→ **INSTRUCTIONS TO FOLLOW**: Reproduce only the lines of the material below that start at the line containing "front_shell();" and stop at the line containing "cad_parts[node].hide_render = cad_parts[node].hide_viewport". Keep both end lines.

→ **DATA SHOWN**:
:::::
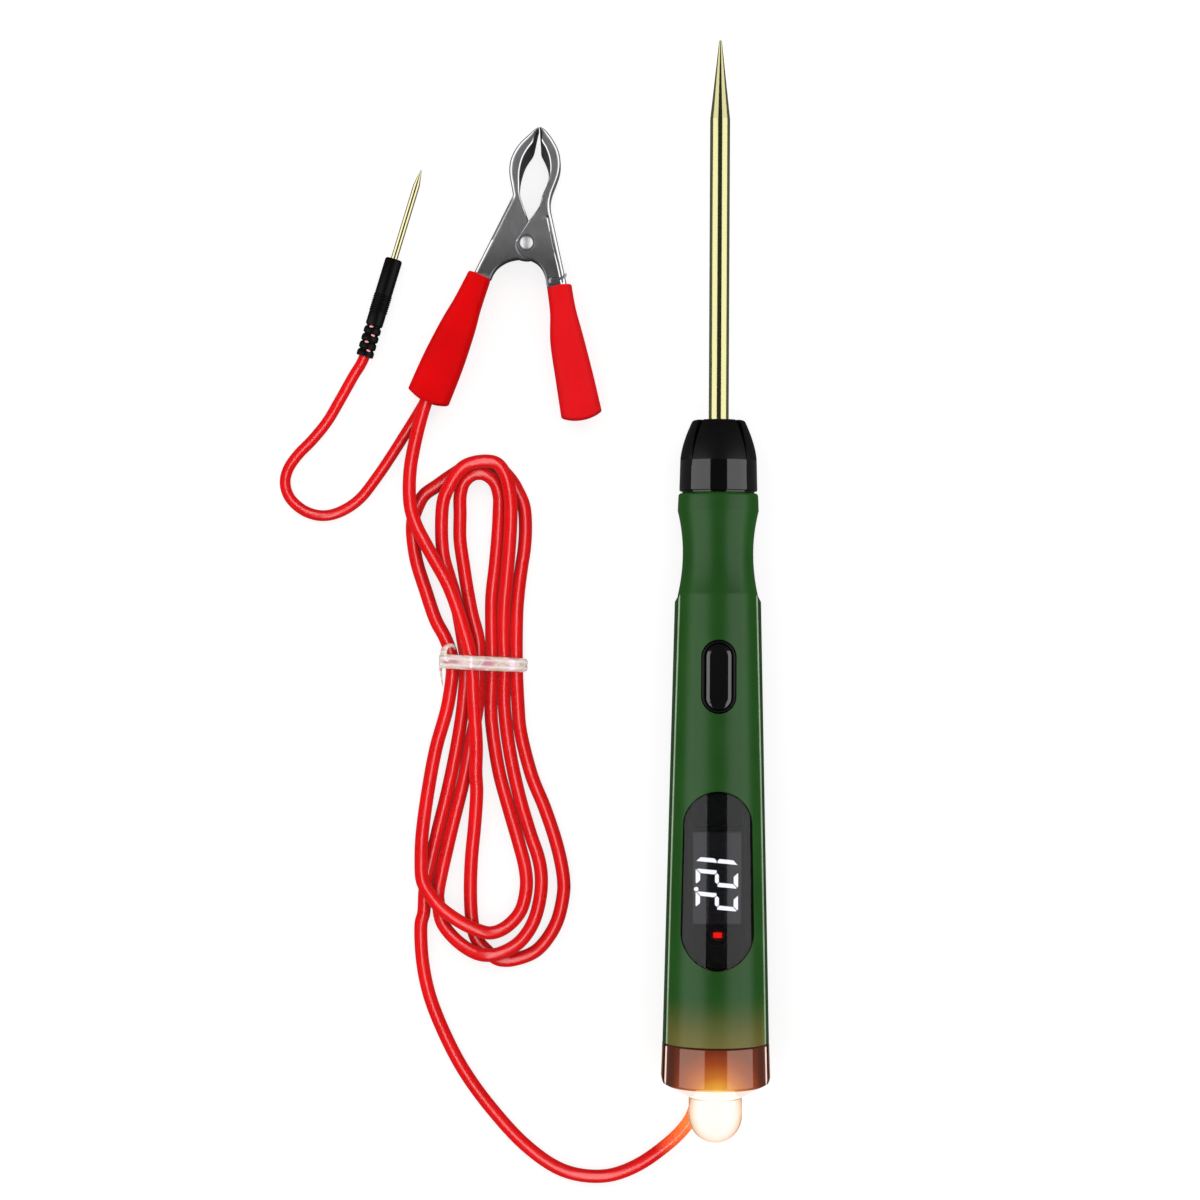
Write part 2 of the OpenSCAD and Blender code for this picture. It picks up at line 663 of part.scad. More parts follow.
// Soft sleeve: rounded oblong rings that widen towards the hand
function oblong(c, a, hw, hz) = [for (k = [0:mesh_fn - 1]) let (u = 360 * k / mesh_fn,
        x = hw * sign(cos(u)) * pow(abs(cos(u)), 0.6), z = hz * sign(sin(u)) * pow(abs(sin(u)), 0.6))
    [c[0] + x * right_of(a)[0], c[1] + x * right_of(a)[1], z]];
function sleeve_rings(root, a, sections, inset, past) = [for (i = [0:len(sections) - 1]) let (
        t = sections[i][0] + (i == 0 ? -past : i == len(sections) - 1 ? past : 0))
    oblong(at_handle(root, a, t, sections[i][1]), a, sections[i][2] - inset, clip_z - inset)];
module sleeve(root, a, sections) difference() {
    skin(sleeve_rings(root, a, sections, 0, 0));
    skin(sleeve_rings(root, a, sections, sleeve_wall, 0.5));
}
module sleeve_fixed() color(red) in_clip() sleeve(fixed_root, fixed_dir, fixed_sections);
module sleeve_moving() color(red) in_clip() sleeve(moving_root, moving_dir, moving_sections);

crimp_r = fixed_w / 2 - sheet - 0.5;
module wire_crimp() color(bright_steel) in_clip()
    translate(concat(at_handle(fixed_root, fixed_dir, 7, crimp_r - 0.72), [0])) rotate([-90, 0, fixed_dir])
        cylinder(r = crimp_r, h = handle_end + 0.05 - 7);

// Needle probe: stations from the lead's end of the relief
needle_x = -71.4;
needle_y = 46.7;
needle_turn = -16.6;
handle_s = relief_len;
handle_face = handle_s + handle_len;
needle_tip = handle_face + needle_len;
tang_r = needle_r - 0.23;     // the needle's thin end inside the handle
grip_s0 = handle_s + 2.95;
grip_pitch = 0.46;
module in_needle() { translate([needle_x, needle_y, grip_r]) rotate([0, 0, needle_turn]) children(); }

module needle_pin() color(brass) in_needle() {
    bar(branch_r, handle_s + 2, handle_s + 5);
    bar(tang_r, handle_s + 4.9, handle_face + 0.01);
    bar(needle_r, handle_face, needle_tip - needle_taper);
    turned([[0, needle_tip - needle_taper - 0.01], [needle_r, needle_tip - needle_taper - 0.01],
            [needle_r, needle_tip - needle_taper], [0.12, needle_tip], [0, needle_tip]]);
}
module needle_handle() color("#121212") in_needle() turned(concat(
    [[branch_r + fit, handle_s], [handle_r - 0.15, handle_s], [handle_r, handle_s + 0.3],
     [handle_r, grip_s0]],
    [for (i = [0:grip_rings - 1]) each [[grip_r, grip_s0 + grip_pitch * (i + 0.1)],
        [grip_r, grip_s0 + grip_pitch * (i + 0.55)], [grip_r - 0.12, grip_s0 + grip_pitch * (i + 0.8)]]],
    [[handle_r, grip_s0 + grip_pitch * grip_rings], [handle_r, handle_face - 0.4],
     [handle_r - 0.35, handle_face], [tang_r + 0.02, handle_face],
     [tang_r + 0.02, handle_s + 5.02], [branch_r + fit, handle_s + 5.02]]));
module needle_relief() color("#121212") in_needle() difference() {
    turned(concat([[branch_r + fit, 0]],
        [for (i = [0:3]) let (s = relief_len * i / 4, p = relief_len / 4) each [
            [1.62, s + 0.05], [1.72, s + p * 0.35], [1.66, s + p * 0.6],
            [1.36, s + p * 0.72], [1.36, s + p * 0.94]]],
        [[1.36, relief_len - 0.02], [branch_r + fit, relief_len - 0.02]]));
    for (i = [0:3]) rotate([0, 90 * (i % 2), 0]) translate([0, relief_len * (i + 0.8) / 4, 0])
        cube([1.1, 0.5, 6], center = true);
}

// Leads: free stretches as tubes, the tied hank as one solid
tail_route = [[-3.3, -95.65, 3.58], [-3.3, -102.7, 3.7], [-4, -105, 3.4], [-5.8, -108, 2.6],
    [-9, -111.5, 1.7], [-15.5, -116.5, 1.35], [-22.5, -118.8, 1.35], [-30.5, -117.5, 1.35],
    [-38, -112.5, 1.35], [-45, -105, 1.35], [-50.5, -97.5, 1.35], [-54.5, -90, 1.35],
    [-57.5, -82.5, 1.35], [-59, -75.5, 1.35], [-59.4, -68.5, 1.35], [-59, -64, 1.4]];
clip_route = [[-61.2, 15, 3.9], [-62.2, 19.5, 3.8], [-62.5, 24, 3.3], [-61.8, 28.5, 3.2],
    [-60.7, 32.5, 3.9], [-59.3, 36.5, 4.8], [-57.6, 40.5, 5.1], [-55.3, 46, 5.1], [-52.8, 51.8, 5.1]];
branch_route = [[-53.3, 51.2, 2.4], [-55.8, 45.2, 2.4], [-58.4, 39, 2.2], [-60.7, 35, 1.6],
    [-63.2, 31, 1.1], [-65.7, 27, 1.1], [-68.7, 22.5, 1.1], [-72.2, 18, 1.1], [-76, 15.4, 1.1],
    [-79.7, 14.5, 1.1], [-83.3, 15.4, 1.1], [-86.2, 17.8, 1.1], [-87.4, 20.8, 1.1], [-86.8, 23.8, 1.1],
    [-84.8, 26.8, 1.1], [-82, 29.7, 1.1], [-79, 33.4, 1.2], [-76.6, 37.4, 1.5], [-73.8, 42.4, 1.85]];
relief_in = [[-71.4, 46.7, 1.88], [-69.02, 54.68, 1.88]];
hank_outline = smooth([[-53.5, 24.8], [-46.8, 27.8], [-40, 23], [-37.2, 12], [-39, -7], [-39.4, -16],
    [-37.6, -28], [-29.8, -54], [-31.8, -70], [-41, -76.6], [-52, -72.5], [-59.8, -64],
    [-60.4, -53], [-56.4, -28], [-55.5, -16], [-57.4, -8],
    [-62.6, 9], [-62.2, 15], [-59, 20.8], [-53.5, 24.8]], 3);
tie_y = -15.2;
tie_x0 = -55.9;
tie_x1 = -39.1;
tie_z1 = 5.3;

// Rounded oblong standing across the hank
function round_box(x0, x1, z0, z1, r) =
    [for (c = [[x1 - r, z1 - r, 0], [x0 + r, z1 - r, 90], [x0 + r, z0 + r, 180], [x1 - r, z0 + r, 270]])
        for (a = [0:22.5:90]) [c[0] + r * cos(c[2] + a), c[1] + r * sin(c[2] + a)]];
module across(outline, y0, y1) {
    translate([0, y1, 0]) rotate([90, 0, 0]) linear_extrude(y1 - y0) polygon(outline);
}

module lead_tail() color(red) tube(smooth(tail_route, 2), lead_r);
module lead_clip() color(red) tube(smooth(clip_route, 2), lead_r);
module branch_lead() color(red) tube(concat(branch_route, relief_in), branch_r);
module lead_hank() color(red) difference() {
    linear_extrude(hank_h) polygon(hank_outline);
    difference() {
        translate([-70, tie_y - tie_w / 2 - 0.05, -over]) cube([50, tie_w + 0.1, hank_h + 2 * over]);
        across(round_box(tie_x0 + 0.05, tie_x1 - 0.05, tie_t + 0.05, tie_z1 - 0.05, 1.3),
            tie_y - tie_w, tie_y + tie_w);
    }
}
module twist_tie() color("#e8ebe6") {
    difference() {
        across(round_box(tie_x0 - tie_t, tie_x1 + tie_t, 0, tie_z1 + tie_t, 1.7),
            tie_y - tie_w / 2, tie_y + tie_w / 2);
        across(round_box(tie_x0, tie_x1, tie_t, tie_z1, 1.3), tie_y - tie_w, tie_y + tie_w);
    }
    translate([tie_x0 + 0.6, tie_y - tie_w / 2, tie_z1 + tie_t + 0.5])
        rotate([-90, 0, 0]) cylinder(r = 0.9, h = tie_w);
}

front_shell();
back_shell();
case_screws();
nose_collar();
probe_rod();
probe_socket();
circuit_board();
display_module();
display_digits();
display_window();
indicator_led();
button_bezel();
power_button();
tact_switch();
tact_plunger();
end_cap();
lamp_lens();
lamp_led();
cord_grommet();
board_wire();
clip_jaw_fixed();
clip_jaw_moving();
clip_rivet();
clip_spring();
sleeve_fixed();
sleeve_moving();
wire_crimp();
needle_pin();
needle_handle();
needle_relief();
lead_tail();
lead_hank();
lead_clip();
branch_lead();
twist_tie();
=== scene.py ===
# Looks of a pen type automotive circuit tester with a clip lead and a needle probe.
# Sizes are millimetres in each tool's own frame; makePiece turns them into metres once.
import math
import bmesh
import bpy
from mathutils import Matrix, Vector


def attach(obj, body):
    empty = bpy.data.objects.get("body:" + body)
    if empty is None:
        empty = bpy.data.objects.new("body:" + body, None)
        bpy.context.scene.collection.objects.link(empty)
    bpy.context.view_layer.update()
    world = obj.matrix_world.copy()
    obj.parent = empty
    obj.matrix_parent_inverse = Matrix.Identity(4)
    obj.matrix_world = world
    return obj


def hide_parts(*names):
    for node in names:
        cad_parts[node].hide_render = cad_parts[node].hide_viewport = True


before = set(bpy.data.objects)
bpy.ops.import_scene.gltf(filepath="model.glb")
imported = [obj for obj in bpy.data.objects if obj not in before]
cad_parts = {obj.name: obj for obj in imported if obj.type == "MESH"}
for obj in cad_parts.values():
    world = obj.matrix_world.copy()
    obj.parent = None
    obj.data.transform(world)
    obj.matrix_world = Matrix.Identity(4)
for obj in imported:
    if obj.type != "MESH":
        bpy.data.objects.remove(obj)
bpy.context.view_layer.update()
scene = bpy.context.scene
mm = 0.001

# places of the tools in the shared frame; the pen rests on its cap and its collar, so it tilts a little
penPlace = (Matrix.Translation((0, -0.098582025, 0.010253834))
            @ Matrix.Rotation(math.radians(-1.080450209513267), 4, "X"))
exitPlace = penPlace @ Matrix.Translation((-0.0033, 0, -0.0066232))
clipPlace = Matrix.Translation((-0.0387, 0.0693, 0.00385))
needlePlace = Matrix.Translation((-0.0714, 0.0467, 0.00188)) @ Matrix.Rotation(math.radians(-16.6), 4, "Z")
worldPlace = Matrix.Identity(4)
penBack, clipBack = penPlace.inverted(), clipPlace.inverted()

# camera: straight above, as in the photograph
photo = {"lens": 96.0, "sensor": 36.0, "at": (-23.55, -2.23, 648.3), "roll": 0.324}
cameraData = bpy.data.cameras.new("photoCamera")
cameraData.lens = photo["lens"]
cameraData.sensor_width = photo["sensor"]
cameraData.clip_start = 0.01
camera = bpy.data.objects.new("photoCamera", cameraData)
camera.location = tuple(v * mm for v in photo["at"])
camera.rotation_euler = (0, 0, math.radians(photo["roll"]))
scene.collection.objects.link(camera)
scene.camera = camera
scene.view_settings.view_transform = "Standard"
print("camera set")


# small tools for materials
def toLinear(hexText):
    values = [int(hexText[i:i + 2], 16) / 255 for i in (1, 3, 5)]
    return [v / 12.92 if v <= 0.04045 else ((v + 0.055) / 1.055) ** 2.4 for v in values] + [1.0]


def addNode(tree, kind, inputs=None, out=0, stops=None, **settings):
    # sets and links one node and gives back one of its outputs; stops are the places and colours of a ramp
    node = tree.nodes.new(kind)
    for name, value in settings.items():
        setattr(node, name, value)
    for socket, value in (inputs or {}).items():
        if isinstance(value, bpy.types.NodeSocket):
            tree.links.new(value, node.inputs[socket])
        else:
            node.inputs[socket].default_value = toLinear(value) if isinstance(value, str) else value
    if stops:
        elements = node.color_ramp.elements
        while len(elements) < len(stops):
            elements.new(0.5)
        for element, (at, color) in zip(elements, stops):
            element.position = at
            element.color = toLinear(color) if isinstance(color, str) else (color, color, color, 1)
    return node.outputs[out] if node.outputs else None


def startMaterial(name, color, roughness, **sockets):
    material = bpy.data.materials.new(name)
    material.use_nodes = True
    tree = material.node_tree
    tree.nodes.clear()
    inputs = {socket.replace("_", " "): value for socket, value in sockets.items()}
    inputs.update({"Base Color": color, "Roughness": roughness})
    surface = addNode(tree, "ShaderNodeBsdfPrincipled", inputs)
    addNode(tree, "ShaderNodeOutputMaterial", {"Surface": surface})
    addNode(tree, "ShaderNodeTexCoord")
    return material


def objectPlace(tree):
    return tree.nodes["Texture Coordinate"].outputs["Object"]


def feed(tree, socket, value):
    tree.links.new(value, tree.nodes["Principled BSDF"].inputs[socket])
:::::
→ **RESPONSE**:
front_shell();
back_shell();
case_screws();
nose_collar();
probe_rod();
probe_socket();
circuit_board();
display_module();
display_digits();
display_window();
indicator_led();
button_bezel();
power_button();
tact_switch();
tact_plunger();
end_cap();
lamp_lens();
lamp_led();
cord_grommet();
board_wire();
clip_jaw_fixed();
clip_jaw_moving();
clip_rivet();
clip_spring();
sleeve_fixed();
sleeve_moving();
wire_crimp();
needle_pin();
needle_handle();
needle_relief();
lead_tail();
lead_hank();
lead_clip();
branch_lead();
twist_tie();
=== scene.py ===
# Looks of a pen type automotive circuit tester with a clip lead and a needle probe.
# Sizes are millimetres in each tool's own frame; makePiece turns them into metres once.
import math
import bmesh
import bpy
from mathutils import Matrix, Vector


def attach(obj, body):
    empty = bpy.data.objects.get("body:" + body)
    if empty is None:
        empty = bpy.data.objects.new("body:" + body, None)
        bpy.context.scene.collection.objects.link(empty)
    bpy.context.view_layer.update()
    world = obj.matrix_world.copy()
    obj.parent = empty
    obj.matrix_parent_inverse = Matrix.Identity(4)
    obj.matrix_world = world
    return obj


def hide_parts(*names):
    for node in names:
        cad_parts[node].hide_render = cad_parts[node].hide_viewport = True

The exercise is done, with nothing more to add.